Aside from a couple of recalls, one for propshafts and one for steering issues, the Pathfinder seems to be unbreakably reliable and solid. This means you need to check them really carefully at second hand buying time though, as many will have been used and abused and given hard working lives, something that might not be obvious from a cursory inspection. It’s crucial to get underneath and have a good poke around as these are proper off-roaders, which can mean that they’ve been damaged underneath as a result of drivers being too confident in their abilities.
For a car with commercial truck origins though, the Pathfinder was well equipped and most came with climate control and lots of airbags (it has a notably good EuroNCAP score by truck-based standards) and many having leather and satnav. The only issue is that while it’s cheaper by far to buy and run than a Discovery or XC90, it’s far cruder – the ride is bouncy, the body roll in corners prodigious and the engine rather noisy.
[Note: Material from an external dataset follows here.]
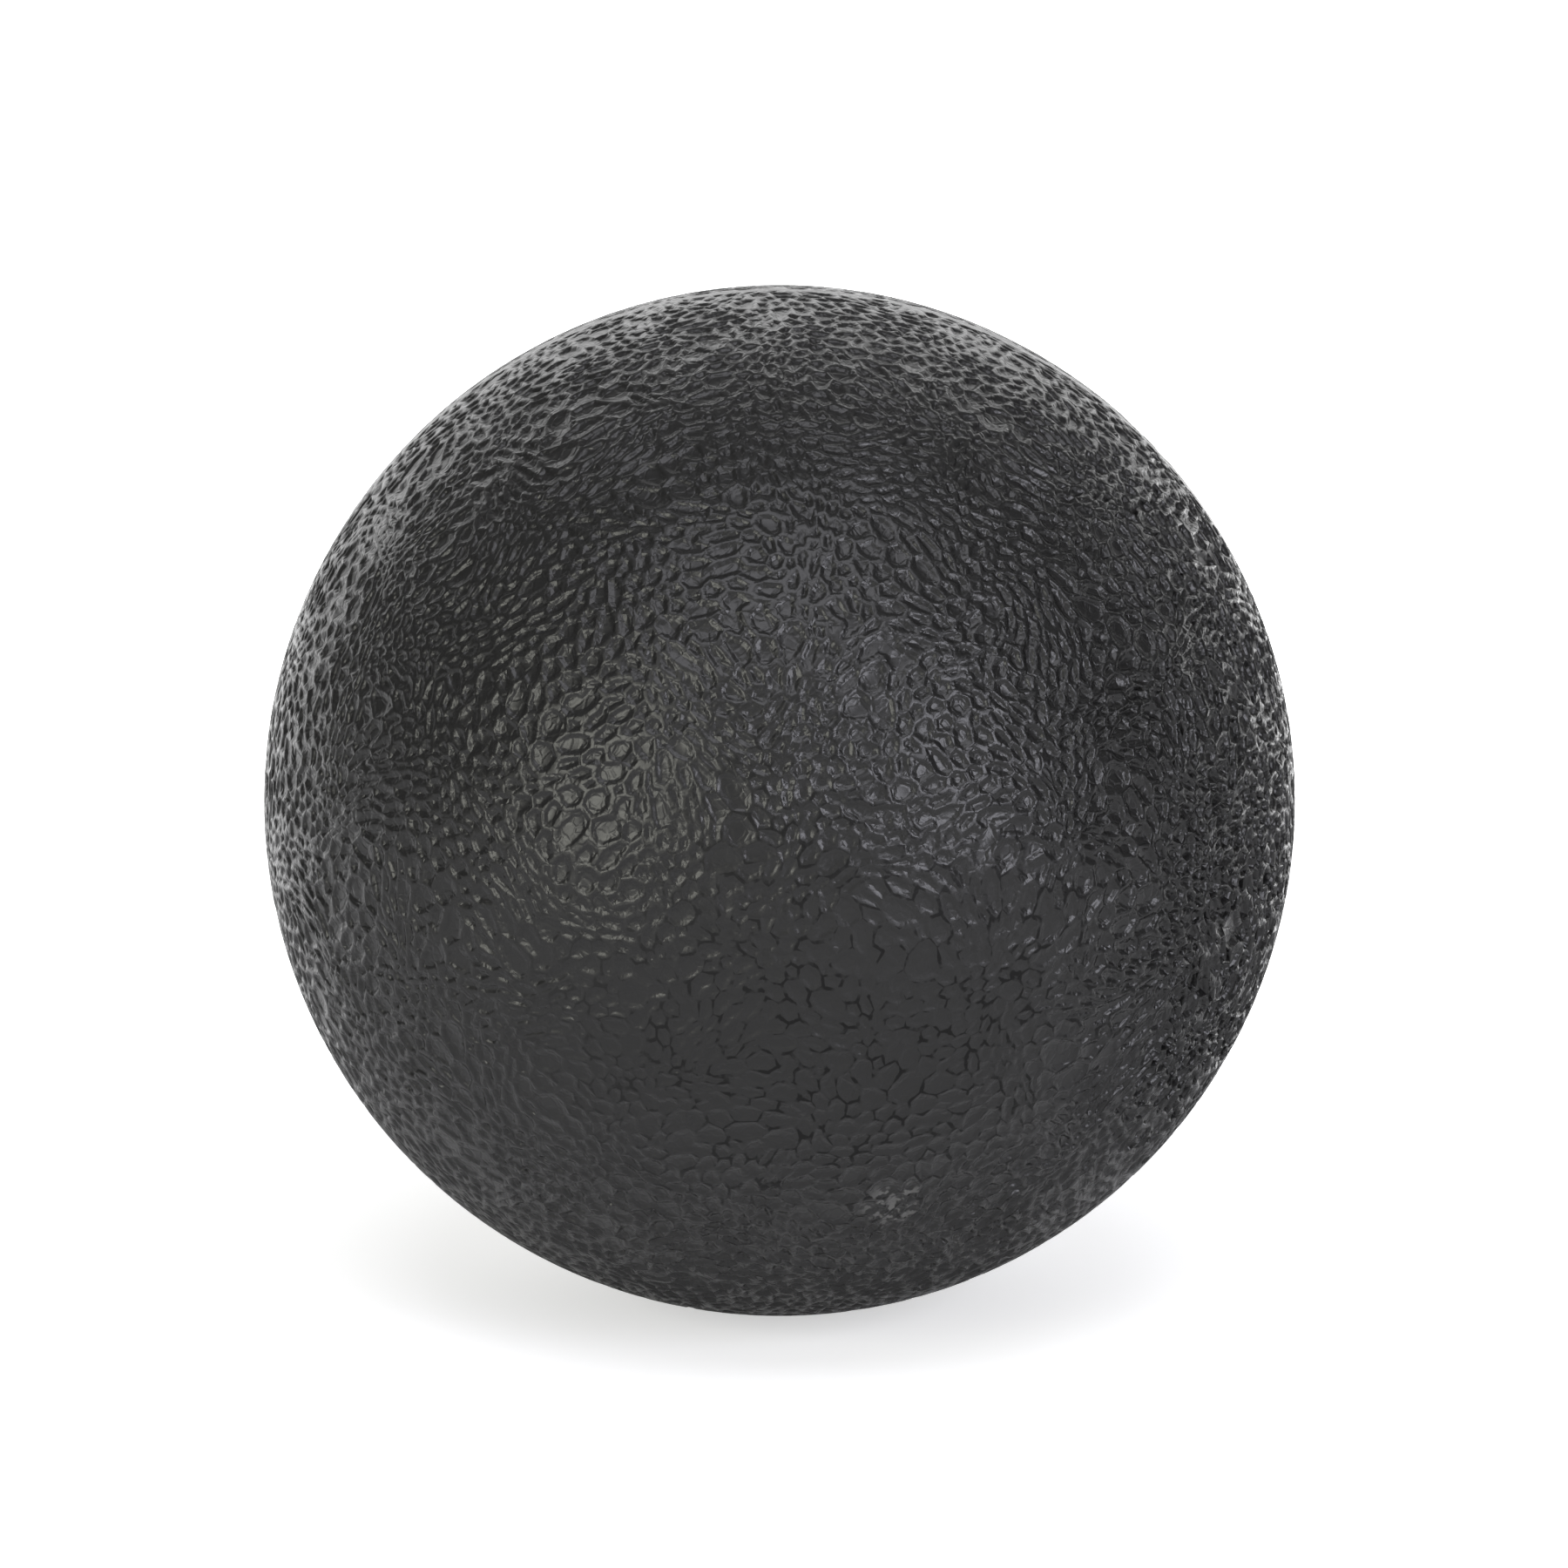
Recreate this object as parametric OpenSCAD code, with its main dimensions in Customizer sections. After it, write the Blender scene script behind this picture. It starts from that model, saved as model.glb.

You’ll probably have to go pre-2008 to find a good one as they got expensive to tax after the switch to CO2-based motor tax, but around €9k gets you a really good one.
Nissan Pathfinder 2.5 dCi
Engine: 2,488cc four-cylinder turbodiesel
Maximum speed: 175km/h
0-100km/h: 11.9 seconds
Fuel consumption: 9.8 litres/100km
Euro NCAP: ****
• Rugged and reliable
• Massive cargo area
• Comfy and well equipped
• Crude to drive
• Expensive to tax
• Third row seats small compared to Discovery/XC90
It may not be the most sophisticated thing around, but the Pathfinder looks good, is affordable to buy and will go just about anywhere you ask it to. An old-fashioned, rough-riding 4x4 and for that we love it.